Self-Assessment Checklist

  • [ ] I can compute the Hessian by hand for polynomial and trigonometric functions
  • [ ] I understand the Taylor quadratic model and where it breaks down
  • [ ] I can derive the Newton step from the quadratic model
  • [ ] I see why Gauss-Newton drops the second-order residual terms

Key Takeaways

  1. Hessian = curvature.
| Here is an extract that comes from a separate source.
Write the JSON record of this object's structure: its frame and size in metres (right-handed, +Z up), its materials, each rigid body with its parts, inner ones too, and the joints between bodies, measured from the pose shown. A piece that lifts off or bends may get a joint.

PD Hessian = upward-curving bowl = minimum.
  2. Taylor expansion is the basis of all iterative optimization — approximate locally, step, repeat.
  3. Newton's step $\delta = -H^{-1}\nabla f$ uses curvature to predict the minimum location.
  4. GN approximation $H \approx 2J^T J$ avoids computing second derivatives and guarantees PSD.